Back in the days when earth had not anything to show more fair than the view from Westminster Bridge, I dare say it really was quite a lark to live in London. But whereas in 1802 there were “Ships, towers, domes, theatres and temples… all bright and glittering in the smokeless air”, now the city doth wear, like a garment, a 24-hour blanket of smog, and William Wordsworth would probably be run over by a bus if he maundered around the A302 at dawn waxing poetic about the Thames.
I’m delighted, then, by a suggestion in last week’s London Evening Standard that maybe it’s time for Londoners to cut our losses and move up north. The Londoner’s Diary pointed to the renovations needed to both Buckingham Palace and the Houses of Parliament, and quoted the London School of Economics’ Professor Tony Travers who called this “the perfect opportunity to move power out of London”.
I’d go further than moving the government and the Queen, though, and solve the dilemma about Heathrow’s third runway while we’re at it. London is already full up. (And I say this as an economic migrant from Pontefract, via Birkenhead, Plymouth and Derby.) Let’s stop at the three or four major airports that London already has, and send any new people to one of the perfectly good ones in Birmingham, Manchester, Glasgow or Bristol.
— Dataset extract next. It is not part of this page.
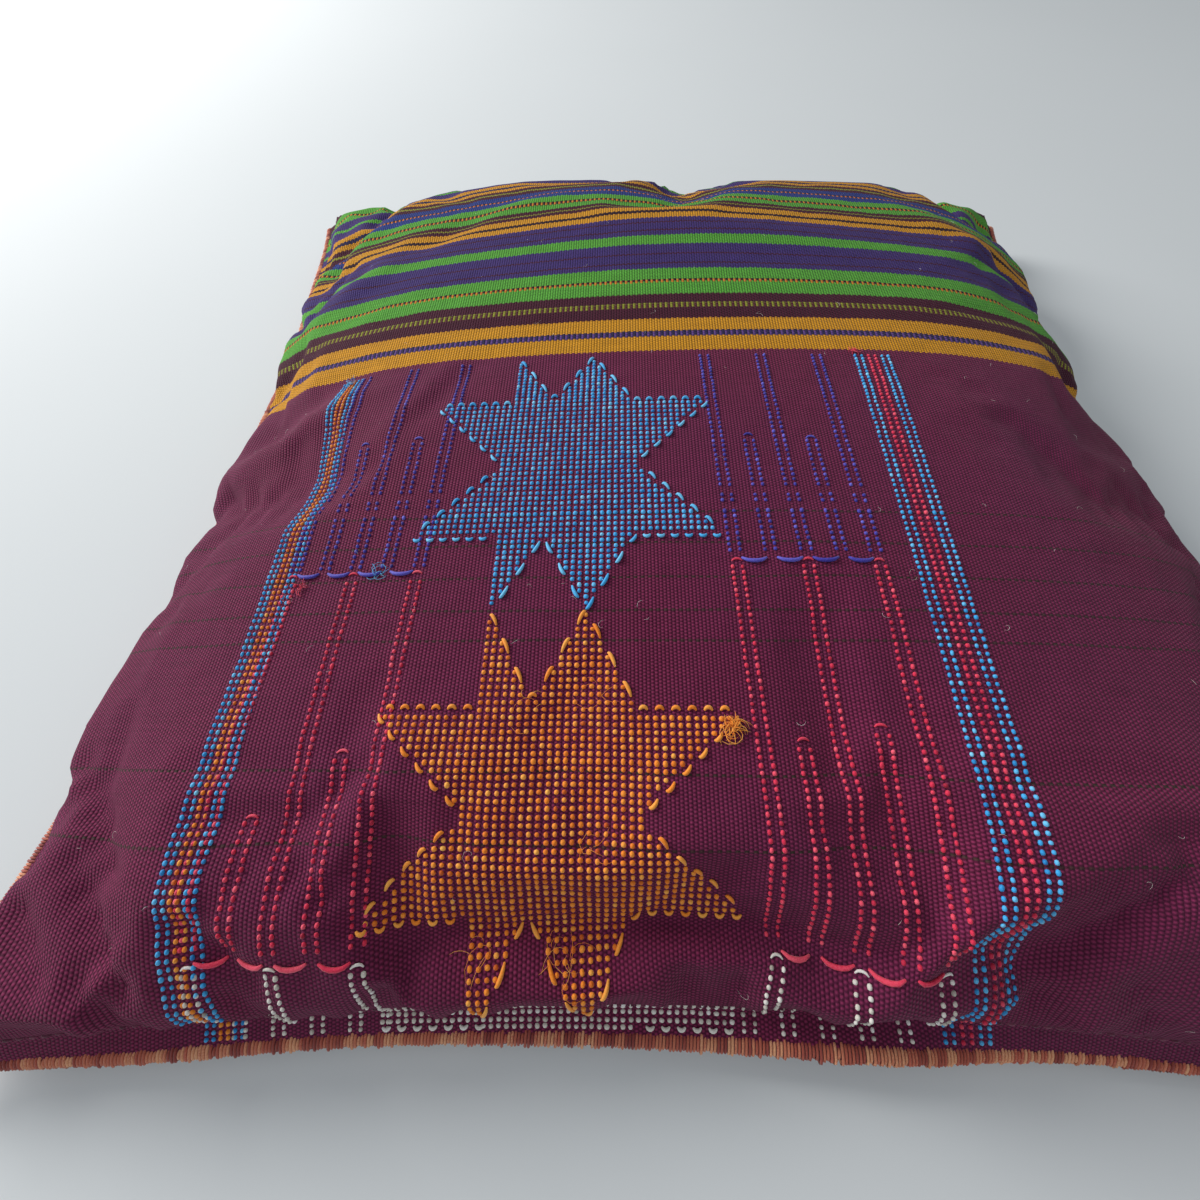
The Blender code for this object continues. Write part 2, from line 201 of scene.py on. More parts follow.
class Nodes:
    """Builds a Principled material from short calls. Each call returns a socket."""

    def __init__(self, name):
        self.material = bpy.data.materials.new(name)
        self.material.use_nodes = True
        self.tree = self.material.node_tree
        self.shader = self.tree.nodes["Principled BSDF"]

    def put(self, kind, **settings):
        node = self.tree.nodes.new(kind)
        for key, value in settings.items():
            setattr(node, key, value)
        return node

    def feed(self, socket, value):
        if isinstance(value, bpy.types.NodeSocket):
            self.tree.links.new(value, socket)
        else:
            socket.default_value = value

    def math(self, operation, *values, clamp=False):
        node = self.put("ShaderNodeMath", operation=operation, use_clamp=clamp)
        for socket, value in zip(node.inputs, values):
            self.feed(socket, value)
        return node.outputs[0]

    def blend(self, share, first, second, kind="MIX"):
        node = self.put("ShaderNodeMix", data_type="RGBA", blend_type=kind)
        for index, value in ((0, share), (6, first), (7, second)):
            if index and not isinstance(value, bpy.types.NodeSocket):
                value = (*value[:3], 1.0)
            self.feed(node.inputs[index], value)
        return node.outputs[2]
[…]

Tourists will see that they’re much more lovely than anything London has to offer, and business travellers will be impressed that there are places in Britain where we still actually make things. It is true that all of these places are a long drive from central London, but so is “London” Stansted, aka a mean trick we play on foreign visitors.
When the BBC announced plans to move some of its staff to Salford, the news was greeted with horror by entrenched Londoners, including Peter Salmon, the BBC North director who refused to leave his £1.85m home (yes, just the one) in London’s suburbs. And yet, at BBC Media City last year, a Salford cabbie told me that the escaped Londoners are loving it there.
If The Independent on Sunday were to up sticks, I would race my colleagues to the fresh air, affordable housing, cheerful people and decent beer. Those who want to remain might even get a seat on the Tube. As Samuel Johnson also said: “Change is not made without inconvenience, even from worse to better,” so I’m hitching a lift with the Queen and heading north. Boris Johnson can stay behind.